McCain has suggested he sees Russia’s danger to its neighbors through a long historical lens. As far back as 1996, when Russia was near economic ruin and governed by an erratic Boris Yeltsin, he warned of the danger of “Russian nostalgia for empire.”

That belief has not changed. “I think it’s very clear that Russian ambitions are to restore the old Russian empire," McCain told local reporters on his bus in Pennsylvania on Monday. "Not the Soviet Union, but the Russian empire."
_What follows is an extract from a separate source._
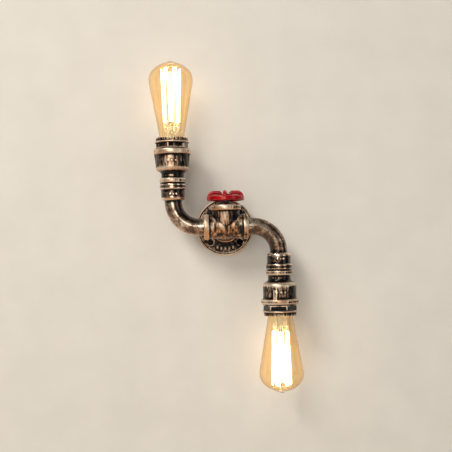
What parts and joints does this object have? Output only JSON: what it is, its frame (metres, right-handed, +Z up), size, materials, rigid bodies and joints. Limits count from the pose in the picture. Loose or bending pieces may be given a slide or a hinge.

Even if he is right and Russia has sinister ambitions, McCain shouldn't be poking and prodding because it makes the situation worse. It's Bush all over. Axis of evil. 
“This is a guy who grew up in the Cold War, was a military person and an honorable man, but has not changed his ways of thinking about Russia,” said Jonathan Elkind, a Democrat who served on President Bill Clinton’s National Security Council. The U.S. should be “explaining with precision what we don't like about their behavior, rather than saying he ‘looked into Putin’s eyes and saw KGB.’ That has an adolescent quality that gets us exactly nowhere.”

"Speaking directly to the Russians as opposed to in some pugnacious Cold War-fashion is what this modern challenge needs," said Mark Brzezinski, an informal foreign policy adviser to the Obama campaign. "What Russia needs to know is that it will be globally ostracized — and Barack Obama's global approach is different from the state-to-state balance of power approach that is visible in the McCain talking points."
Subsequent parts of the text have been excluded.